▸ **What is needed**: Reproduce only the lines of the material below that start at the line containing "cloud(item.Shape) for name, item" and stop at the line containing "obj.data.transform(world)". Keep both end lines.

▸ **Dataset content**:
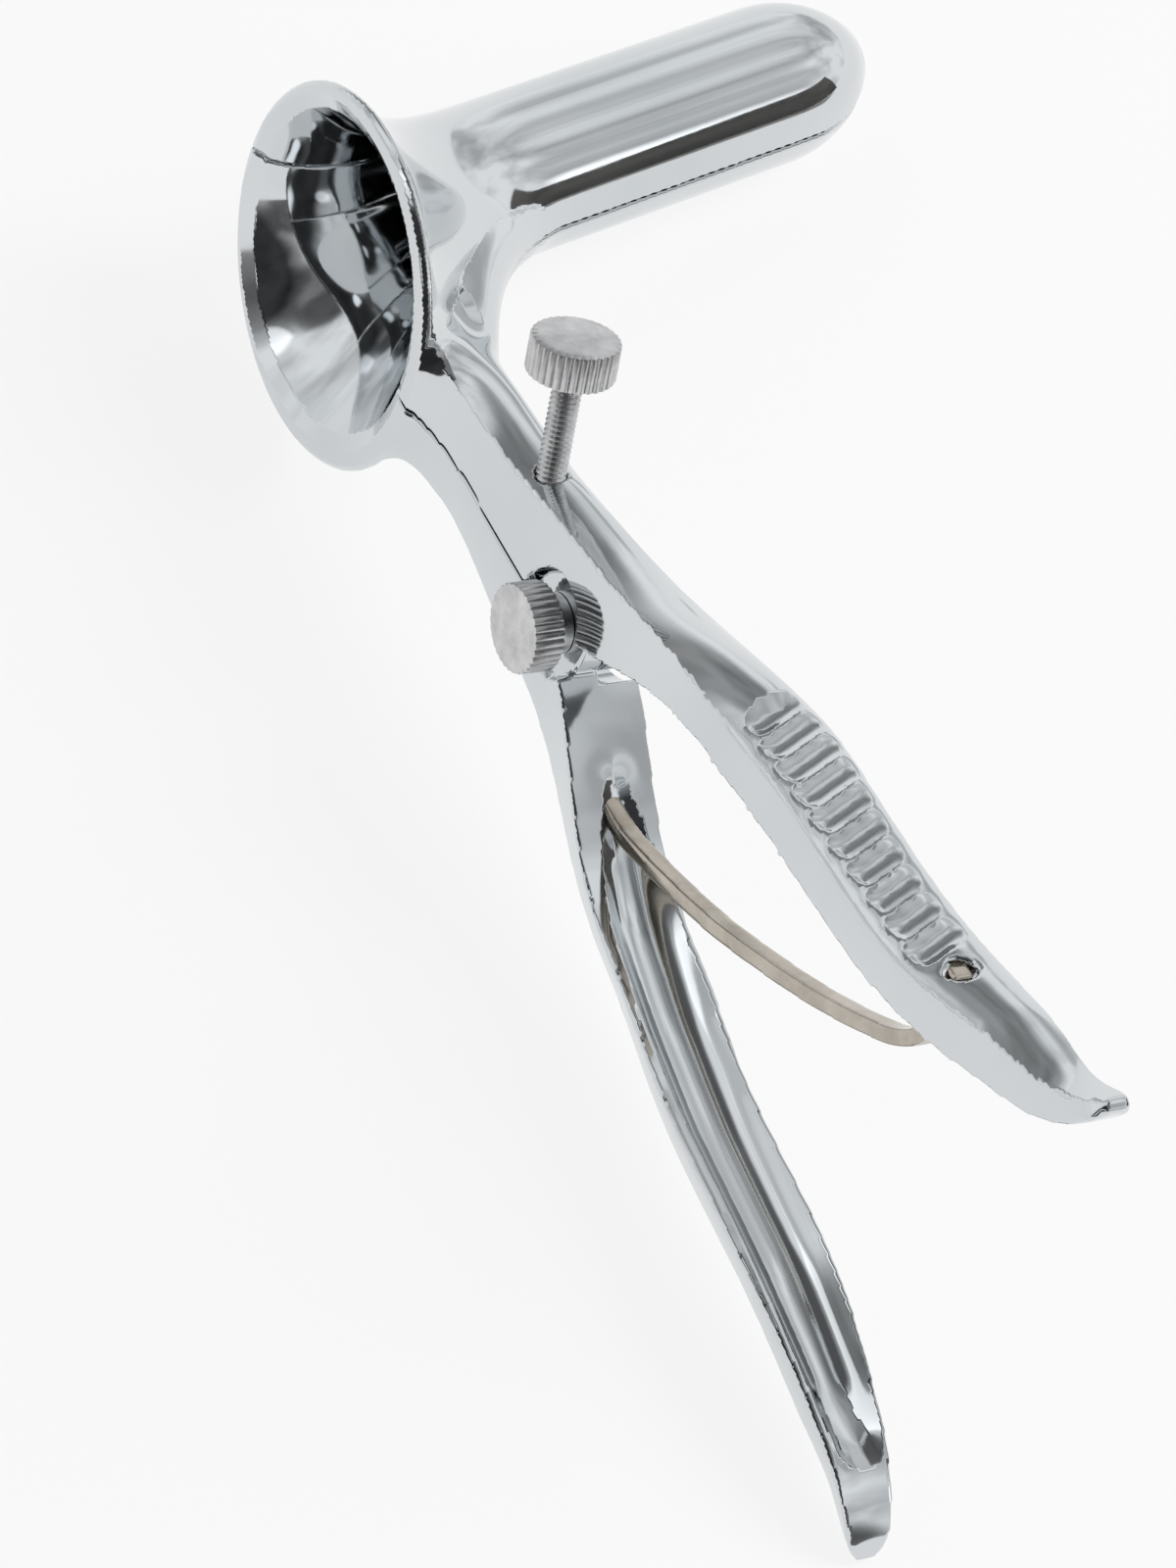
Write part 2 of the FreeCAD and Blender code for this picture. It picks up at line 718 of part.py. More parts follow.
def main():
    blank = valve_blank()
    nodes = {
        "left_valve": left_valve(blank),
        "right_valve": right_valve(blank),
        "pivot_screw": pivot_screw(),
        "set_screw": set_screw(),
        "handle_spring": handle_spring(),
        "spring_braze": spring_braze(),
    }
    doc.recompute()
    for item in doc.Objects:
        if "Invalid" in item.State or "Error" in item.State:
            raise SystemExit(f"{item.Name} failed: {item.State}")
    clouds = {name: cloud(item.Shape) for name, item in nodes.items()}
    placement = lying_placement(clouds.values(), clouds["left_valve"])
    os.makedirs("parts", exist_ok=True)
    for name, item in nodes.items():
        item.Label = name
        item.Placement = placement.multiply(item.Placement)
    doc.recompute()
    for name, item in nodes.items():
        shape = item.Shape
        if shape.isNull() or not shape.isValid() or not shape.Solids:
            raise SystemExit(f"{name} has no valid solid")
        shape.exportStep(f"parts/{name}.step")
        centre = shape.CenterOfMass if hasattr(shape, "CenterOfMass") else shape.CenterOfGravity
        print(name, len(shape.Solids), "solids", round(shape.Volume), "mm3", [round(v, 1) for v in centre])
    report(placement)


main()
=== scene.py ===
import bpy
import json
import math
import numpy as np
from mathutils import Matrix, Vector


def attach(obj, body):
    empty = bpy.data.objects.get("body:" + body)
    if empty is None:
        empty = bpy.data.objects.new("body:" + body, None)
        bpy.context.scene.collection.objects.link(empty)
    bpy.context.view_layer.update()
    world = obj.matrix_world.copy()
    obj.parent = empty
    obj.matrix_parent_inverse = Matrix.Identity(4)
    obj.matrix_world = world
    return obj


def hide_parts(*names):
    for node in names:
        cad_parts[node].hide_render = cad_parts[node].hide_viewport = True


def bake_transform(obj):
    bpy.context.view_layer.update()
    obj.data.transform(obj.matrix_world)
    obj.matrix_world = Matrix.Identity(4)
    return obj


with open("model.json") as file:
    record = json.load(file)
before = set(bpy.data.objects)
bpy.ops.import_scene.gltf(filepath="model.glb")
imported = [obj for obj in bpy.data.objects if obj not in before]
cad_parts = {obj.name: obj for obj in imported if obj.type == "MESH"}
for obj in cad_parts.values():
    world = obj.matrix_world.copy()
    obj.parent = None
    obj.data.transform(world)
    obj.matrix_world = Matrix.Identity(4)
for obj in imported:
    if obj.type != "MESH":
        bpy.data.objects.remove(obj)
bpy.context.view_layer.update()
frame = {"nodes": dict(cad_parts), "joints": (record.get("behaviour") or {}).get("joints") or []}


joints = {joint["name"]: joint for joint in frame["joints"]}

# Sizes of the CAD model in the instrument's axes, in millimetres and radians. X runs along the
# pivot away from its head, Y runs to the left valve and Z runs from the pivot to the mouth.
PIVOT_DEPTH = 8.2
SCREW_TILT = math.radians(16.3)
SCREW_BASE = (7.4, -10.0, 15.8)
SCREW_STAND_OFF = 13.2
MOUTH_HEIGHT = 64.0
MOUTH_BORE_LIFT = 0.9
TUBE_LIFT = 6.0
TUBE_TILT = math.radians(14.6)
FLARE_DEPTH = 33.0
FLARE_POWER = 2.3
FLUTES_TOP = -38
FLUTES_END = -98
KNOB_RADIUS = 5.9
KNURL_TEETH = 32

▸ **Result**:
    clouds = {name: cloud(item.Shape) for name, item in nodes.items()}
    placement = lying_placement(clouds.values(), clouds["left_valve"])
    os.makedirs("parts", exist_ok=True)
    for name, item in nodes.items():
        item.Label = name
        item.Placement = placement.multiply(item.Placement)
    doc.recompute()
    for name, item in nodes.items():
        shape = item.Shape
        if shape.isNull() or not shape.isValid() or not shape.Solids:
            raise SystemExit(f"{name} has no valid solid")
        shape.exportStep(f"parts/{name}.step")
        centre = shape.CenterOfMass if hasattr(shape, "CenterOfMass") else shape.CenterOfGravity
        print(name, len(shape.Solids), "solids", round(shape.Volume), "mm3", [round(v, 1) for v in centre])
    report(placement)


main()
=== scene.py ===
import bpy
import json
import math
import numpy as np
from mathutils import Matrix, Vector


def attach(obj, body):
    empty = bpy.data.objects.get("body:" + body)
    if empty is None:
        empty = bpy.data.objects.new("body:" + body, None)
        bpy.context.scene.collection.objects.link(empty)
    bpy.context.view_layer.update()
    world = obj.matrix_world.copy()
    obj.parent = empty
    obj.matrix_parent_inverse = Matrix.Identity(4)
    obj.matrix_world = world
    return obj


def hide_parts(*names):
    for node in names:
        cad_parts[node].hide_render = cad_parts[node].hide_viewport = True


def bake_transform(obj):
    bpy.context.view_layer.update()
    obj.data.transform(obj.matrix_world)
    obj.matrix_world = Matrix.Identity(4)
    return obj


with open("model.json") as file:
    record = json.load(file)
before = set(bpy.data.objects)
bpy.ops.import_scene.gltf(filepath="model.glb")
imported = [obj for obj in bpy.data.objects if obj not in before]
cad_parts = {obj.name: obj for obj in imported if obj.type == "MESH"}
for obj in cad_parts.values():
    world = obj.matrix_world.copy()
    obj.parent = None
    obj.data.transform(world)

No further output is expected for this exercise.